On the parties, see the box, “The Parties” in the Dossier “Egypt’s Parliamentary Campaign Begins”, in The Estimate, September 22, 2000. The results as announced by ‘Adli were as follows:
National Democratic Party: 388 seats. But by one count, only 175 of these seats were won by the ruling party’s official candidates; the other 213 were either members of the NDP running as independents (against official NDP candidates) or independents who announced after winning that they would join the NDP. Thus while the NDP controls the overwhelming majority, a majority within that majority got there by defeating the party’s own official candidates.
Independents: 37 seats. After the “independents” who joined the NDP are excluded, some 37 independents of other types won. Of these, 17 were openly candidates of the Muslim Brotherhood. The others are estimated to include two non-Brotherhood Islamists, five Nasserites, and the balance are independents of unstated allegiance.
Wafd Party: seven seats. The Wafd held six seats in the old assembly.
Al-Tagammu‘ Party (Progressive National Unionist Rally): six seats. The leftist Tagammu‘ had five seats in the outgoing People’s Assembly.
Nasserist Party: three seats. In addition four or five of the independents are allied with the Nasserist Party, which held one seat in the outgoing Parliament.
Ahrar: The right-liberal Ahrar Party won one seat, the same as it held in the outgoing Parliament.
The official results as stated here are perhaps somewhat misleading, since the 17 members elected by the legal opposition parties are equaled in number by the 17 Muslim Brotherhood candidates, who while listed as independents because the Brotherhood is not a legal party, will form a key opposition voting bloc. The other opposition parties vary in their attitudes towards the government: the Tagammu‘, the longstanding left-wing party, has become increasingly supportive of the government because it is staunchly secularist.
The Muslim Brotherhood Resurgent?
The Society of the Muslim Brothers (Al-Ikhwan al-Muslimun) is not a legal party in Egypt, but is one of the few political organizations which has a nationwide infrastructure and the ability to rally support. In the 1980s, it first formed an electoral alliance with the Wafd Party, and then with the Socialist Labor Party. In the 1984 elections the Wafd-Brotherhood alliance won 58 seats, most of which were Brotherhood.
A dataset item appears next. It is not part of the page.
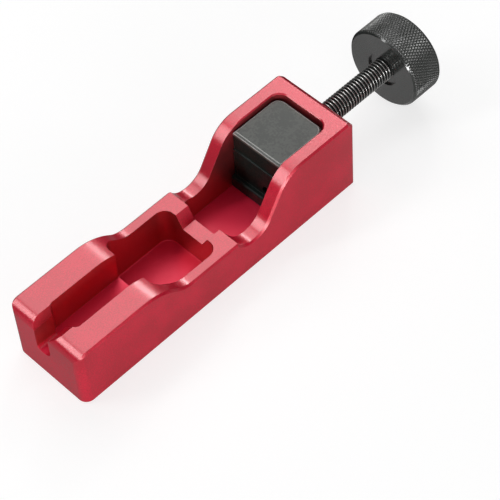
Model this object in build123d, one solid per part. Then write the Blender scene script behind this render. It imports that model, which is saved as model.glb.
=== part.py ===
import os
from math import cos, radians, sin, sqrt, tan

from build123d import *

# Spark plug gap tool, millimetres.
# X runs from the open front lip to the thumbscrew, Z is up, and the origin is
# the middle of the body's underside. The sliding block is drawn nearly all the
# way back, with the thumbscrew backed out.

# Machined body, overall
body_length = 120.4
body_width = 32.0
front_deck_height = 24.7
waist_height = 16.9
tower_height = 30.9
front_corner_radius = 3.2
rear_corner_radius = 1.0
front_top_radius = 4.0
rear_top_chamfer = 2.1
side_chamfer = 0.7
base_chamfer = 0.5

# Top outline, with stations measured from the front face
waist_start = 48.1
waist_end = 67.6
front_brow_radius = 19.8
front_foot_radius = 10.3
front_slope = 39.0
dip_radius = 7.9
dip_height = 12.8
tower_brow_radius = 12.0
tower_slope = 57.9

# Spark plug seat: lip slot, channel, hexagon pocket, thread notch
lip_length = 7.6
lip_slot_left = 4.4
lip_slot_right = -1.9
lip_slot_floor = 11.7
lip_slot_left_radius = 1.2
lip_slot_right_radius = 3.0
lip_flare_floor = 20.8
lip_mouth_width = 11.2
channel_width = 12.9
channel_offset = -0.45
channel_floor = 11.5
channel_corner_radius = 2.0
pocket_start = 35.5
pocket_end = 62.2
pocket_width = 24.7
pocket_corner_radius = 4.0
pocket_floor = 1.5
pocket_floor_fillet = 0.4
notch_floor = 12.0
notch_mouth_width = 14.4
notch_flank_angle = 30.0

# Chamber that the block slides in
chamber_end = 113.8
chamber_width = 22.0
chamber_floor = 3.3
chamber_corner_radius = 3.8
chamber_rim_chamfer = 0.4

# Sliding block
block_front = 92.3
block_rear = 113.0
block_top = 29.0
block_side_gap = 0.25
block_floor_gap = 0.2
block_ledge_depth = 2.1
block_ledge_height = 4.8
block_ledge_chamfer = 0.4
block_band_height = 8.4
block_step_depth = 0.4
block_rear_radius = 3.5
block_edge_chamfer = 0.7
face_hole_radius = 2.0
face_hole_depth = 5.0
face_hole_offset = -4.0
face_hole_height = 10.9

# Thumbscrew, M8 x 1.25, held in the block by a pin across its neck
screw_axis_height = 18.3
screw_radius = 4.0
screw_gap = 0.05
screw_tip = 98.5
socket_end_gap = 0.3
screw_collar_length = 2.5
screw_neck_radius = 2.6
screw_neck_length = 2.7
screw_end_chamfer = 0.8
screw_in_knob = 9.5
screw_hole_chamfer = 0.5
pin_radius = 1.25
pin_gap = 0.1
pin_top = 24.0
pin_recess = 0.3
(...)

In 1987, allied with Socialist Labor, the alliance took 78 seats, 36 of them belonging to the Brotherhood. The Brotherhood effectively took over a major wing of Labor (as the party is usually called for short), and controlled its newspaper, al-Sha’b.
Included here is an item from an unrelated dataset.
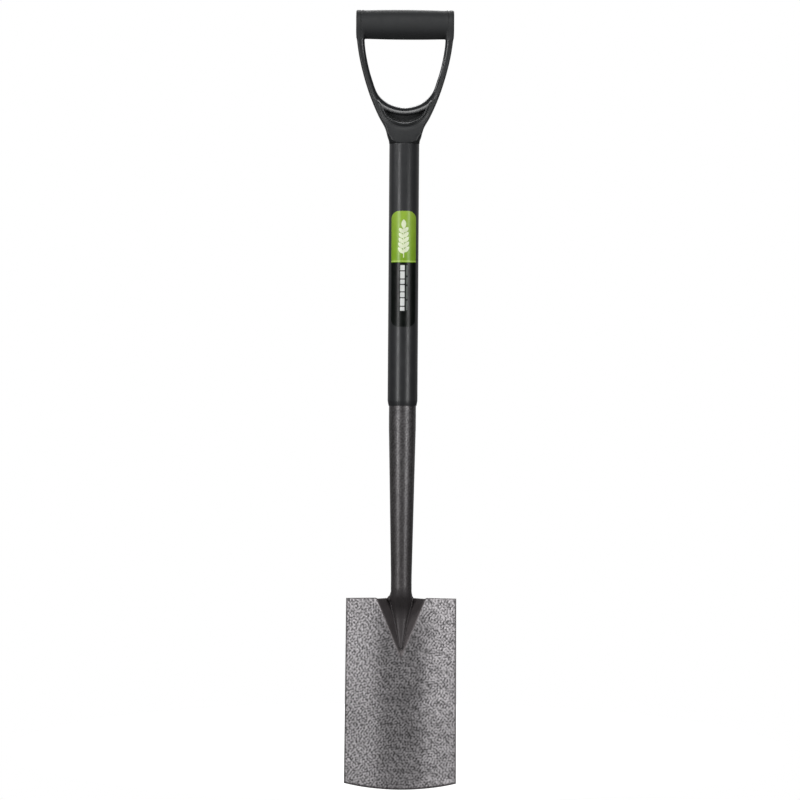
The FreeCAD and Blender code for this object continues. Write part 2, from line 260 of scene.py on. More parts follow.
def to_mesh(name, points, quads, attributes=None):
    """Mesh object from numpy points in mm and quads."""
    mesh = bpy.data.meshes.new(name)
    points = np.asarray(points, float) * MM
    quads = np.asarray(quads, np.int32)
    sides = quads.shape[1]
    mesh.vertices.add(len(points))
    mesh.vertices.foreach_set("co", points.ravel())
    mesh.loops.add(quads.size)
    mesh.loops.foreach_set("vertex_index", quads.ravel())
    mesh.polygons.add(len(quads))
    mesh.polygons.foreach_set("loop_start", np.arange(0, quads.size, sides, dtype=np.int32))
    mesh.update(calc_edges=True)
    mesh.validate()
    mesh.shade_smooth()
    for key, values in (attributes or {}).items():
        layer = mesh.attributes.new(key, "FLOAT", "POINT")
        layer.data.foreach_set("value", np.asarray(values, np.float32).ravel())
    obj = bpy.data.objects.new(name, mesh)
    bpy.context.scene.collection.objects.link(obj)
    return obj


def grid_quads(rows, columns, wrap=False, start=0, flip=False):
    last = columns if wrap else columns - 1
    r, c = np.meshgrid(np.arange(rows - 1), np.arange(last), indexing="ij")
    c1 = (c + 1) % columns
    quads = np.stack([r * columns + c, r * columns + c1,
                      (r + 1) * columns + c1, (r + 1) * columns + c], axis=-1).reshape(-1, 4)
    if flip:
        quads = quads[:, ::-1]
    return quads + start


def place(piece, slot, *nodes):
    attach(piece, "root")
    if nodes:
        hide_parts(*nodes)
    return piece


# ---------------------------------------------------------------- blade

def frog_depth(x, z):
    t = (z - FROG_TIP_Z) / (BLADE_TOP_Z - FROG_TIP_Z)
    across = np.sqrt(x * x + FROG_BLEND ** 2) - FROG_BLEND
    wall = FROG_WALL_SLOPE * (FROG_HALF_WIDTH * t - across)
    floor = FROG_FLOOR_TIP + (FROG_FLOOR_TOP - FROG_FLOOR_TIP) * t
    depth = smooth_min(wall, floor, 2 * FROG_BLEND)
    return 0.5 * (depth + np.sqrt(depth * depth + FROG_BLEND ** 2))


def blade_front(x, z):
    flank = smooth_max(np.abs(x) - DISH_FLAT, 0, DISH_ROUND)
    dish = DISH_SLOPE * (flank - smooth_max(-DISH_FLAT, 0, DISH_ROUND))
    return BLADE_CENTRE_Y - dish + frog_depth(x, z)


def edge_z(x):
    return EDGE_ARC_R - np.sqrt(EDGE_ARC_R ** 2 - x * x)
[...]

Though the Brotherhood used to elect a number of members of Parliament through its legal party allies, a series of boycotts excluded it from the last Parliament (actually, one Brotherhood supporter was elected as an independent and did serve). Meanwhile, the government has regularly cracked down on Brotherhood operations in several areas, regularly arresting activists, and manipulating the rules of professional syndicates to force the Brotherhood out of leadership positions.
Meanwhile, the Brotherhood has faced internal challenges from younger Islamists, who clearly feel the organization has been dominated by an old guard leadership. The Brotherhood’s Supreme Guide, Mustafa Mashhur, is 81. The Deputy Supreme Guide, Ma’mun al-Hudaybi, is the group’s 79-year-old spokesman and a son of a former Supreme Guide. Another key leader is Sayf al-Islam Hasan al-Banna’, son of the movement’s founder. These elderly leaders have mostly been activists since the 1930s or 1940s, and are seen as out of step by many younger leaders. This has led to some tension between the Brotherhood’s Guidance Council, led by the old guard, and the Political Bureau, led by younger Islamist activists.
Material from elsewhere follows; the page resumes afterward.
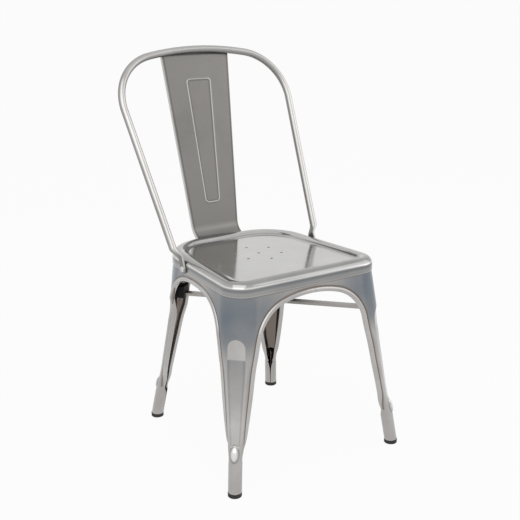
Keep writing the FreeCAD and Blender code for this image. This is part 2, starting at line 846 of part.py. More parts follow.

Meanwhile, the government has often focused its crackdowns on the younger leadership. And a group of these younger leaders sought to establish a political party of their own, Al-Wasat (the center), without success, but this led to a number of resignations from the Brotherhood proper. Official government media were happily announcing the virtual demise of the Brotherhood in recent years.
This year, the government went a step further. When Al-Sha’b, the Labor Party paper, led the attack on the novel A Banquet for Seaweed earlier this year, splits in the party were encouraged by the government and ultimately Al-Sha‘b was suspended from publishing and the Party itself “frozen” because of internal leadership disputes. (On this see the Dossier, “Egypt’s Culture Wars Lead to Crackdown on the Labor Party” in The Estimate, June 2, 2000.)
That seemed to augur ill for the Brotherhood this year: the Labor Party had been its legal route to Parliament since the late 1980s. But the Brotherhood rebounded by running independents in large numbers. When its elderly Secretary General, Ibrahim Sharaf, died this year, it brought out large numbers for his funeral. It also announced a list of candidates which included a woman and a Coptic Christian.
The Brotherhood still faced considerable difficulties in this election. Its supporters say that in many areas they were prevented by police from entering the polling places. (The judicial supervision of the polls was limited to the actual polling stations, not the exterior.) Most of the violence that did take place this time came from clashes between Islamists and police in certain towns. Still, the Brotherhood managed to elect 17 of its candidates, and there are another two Islamists who were elected who are not from the Brotherhood. This puts an Islamist bloc back in Parliament for the first time in some years, and while not as strong as the blocs which emerged from the 1984 and 1987 elections, it is likely to make for some lively questioning of government ministers in the new Parliament. And the Brotherhood, however aging, has shown that reports of its demise have been greatly exaggerated by the government media.